■ **EXERCISE**
Return the listing below in full, with every line exactly as it is.

■ **DATA SEGMENT**
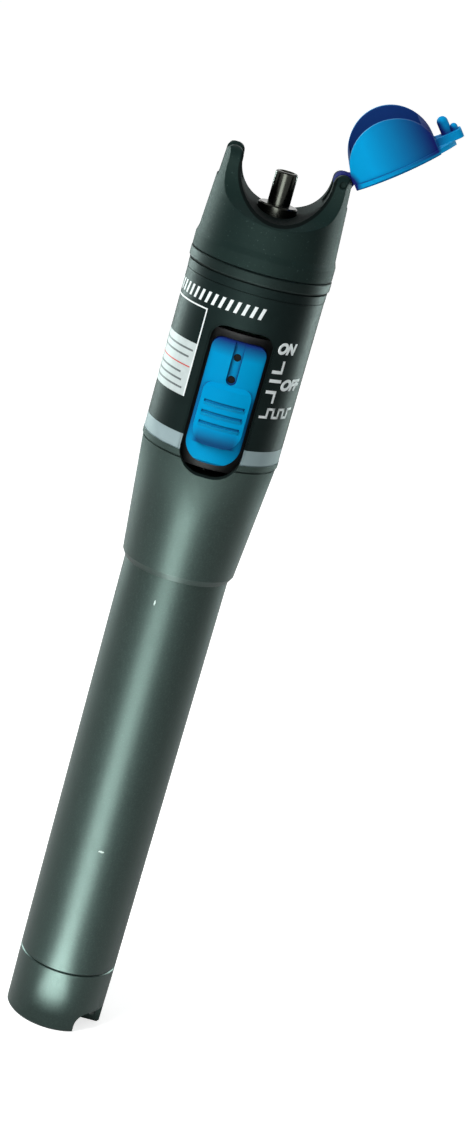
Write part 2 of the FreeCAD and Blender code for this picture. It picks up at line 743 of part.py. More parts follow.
def power_trimmer():
    """The small potentiometer that sets the laser's power, with its screwdriver cross."""
    half = TRIMMER_SIDE / 2
    x = TRIMMER_X
    z = board_middle_z
    top_y = BOARD_BACK_Y + TRIMMER_DEPTH + TRIMMER_DIAL_RISE
    body = box(x - half, x + half, BOARD_BACK_Y, BOARD_BACK_Y + TRIMMER_DEPTH, z - half, z + half)
    body = body.fuse(rod_y(TRIMMER_DIAL_R, BOARD_BACK_Y, top_y, x, z))
    for half_x, half_z in ((TRIMMER_CROSS / 2, TRIMMER_DIAL_R), (TRIMMER_DIAL_R, TRIMMER_CROSS / 2)):
        body = body.cut(box(x - half_x, x + half_x, top_y - TRIMMER_DIAL_RISE, top_y,
                            z - half_z, z + half_z))
    return body


def ground_strip():
    """A bent strip from the board to the barrel, which carries the cells' negative side."""
    low = board_bottom_z + GROUND_STRIP_Z - GROUND_STRIP_DROP
    high = board_bottom_z + GROUND_STRIP_Z
    thickness = GROUND_STRIP_THICKNESS
    near_x = -BOARD_WIDTH / 2 + RAIL_HALF_Y
    foot = box(near_x, near_x + GROUND_STRIP_WIDTH, BOARD_BACK_Y, BOARD_BACK_Y + thickness, low, high)
    reach_y = math.sqrt(barrel_bore_r ** 2 - near_x ** 2) - PRESS_CLEARANCE
    arm = box(near_x, near_x + GROUND_STRIP_WIDTH, BOARD_BACK_Y, reach_y, high - thickness, high)
    leaf = box(near_x, near_x + GROUND_STRIP_WIDTH, reach_y - thickness, reach_y,
               high - GROUND_STRIP_DROP, high)
    return foot.fuse(arm).fuse(leaf)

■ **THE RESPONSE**
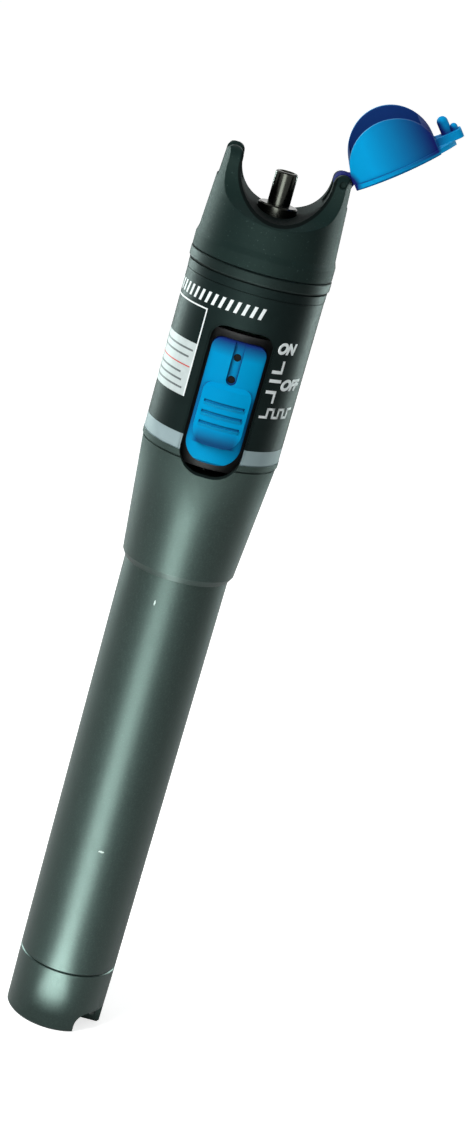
Write part 2 of the FreeCAD and Blender code for this picture. It picks up at line 743 of part.py. More parts follow.
def power_trimmer():
    """The small potentiometer that sets the laser's power, with its screwdriver cross."""
    half = TRIMMER_SIDE / 2
    x = TRIMMER_X
    z = board_middle_z
    top_y = BOARD_BACK_Y + TRIMMER_DEPTH + TRIMMER_DIAL_RISE
    body = box(x - half, x + half, BOARD_BACK_Y, BOARD_BACK_Y + TRIMMER_DEPTH, z - half, z + half)
    body = body.fuse(rod_y(TRIMMER_DIAL_R, BOARD_BACK_Y, top_y, x, z))
    for half_x, half_z in ((TRIMMER_CROSS / 2, TRIMMER_DIAL_R), (TRIMMER_DIAL_R, TRIMMER_CROSS / 2)):
        body = body.cut(box(x - half_x, x + half_x, top_y - TRIMMER_DIAL_RISE, top_y,
                            z - half_z, z + half_z))
    return body


def ground_strip():
    """A bent strip from the board to the barrel, which carries the cells' negative side."""
    low = board_bottom_z + GROUND_STRIP_Z - GROUND_STRIP_DROP
    high = board_bottom_z + GROUND_STRIP_Z
    thickness = GROUND_STRIP_THICKNESS
    near_x = -BOARD_WIDTH / 2 + RAIL_HALF_Y
    foot = box(near_x, near_x + GROUND_STRIP_WIDTH, BOARD_BACK_Y, BOARD_BACK_Y + thickness, low, high)
    reach_y = math.sqrt(barrel_bore_r ** 2 - near_x ** 2) - PRESS_CLEARANCE
    arm = box(near_x, near_x + GROUND_STRIP_WIDTH, BOARD_BACK_Y, reach_y, high - thickness, high)
    leaf = box(near_x, near_x + GROUND_STRIP_WIDTH, reach_y - thickness, reach_y,
               high - GROUND_STRIP_DROP, high)
    return foot.fuse(arm).fuse(leaf)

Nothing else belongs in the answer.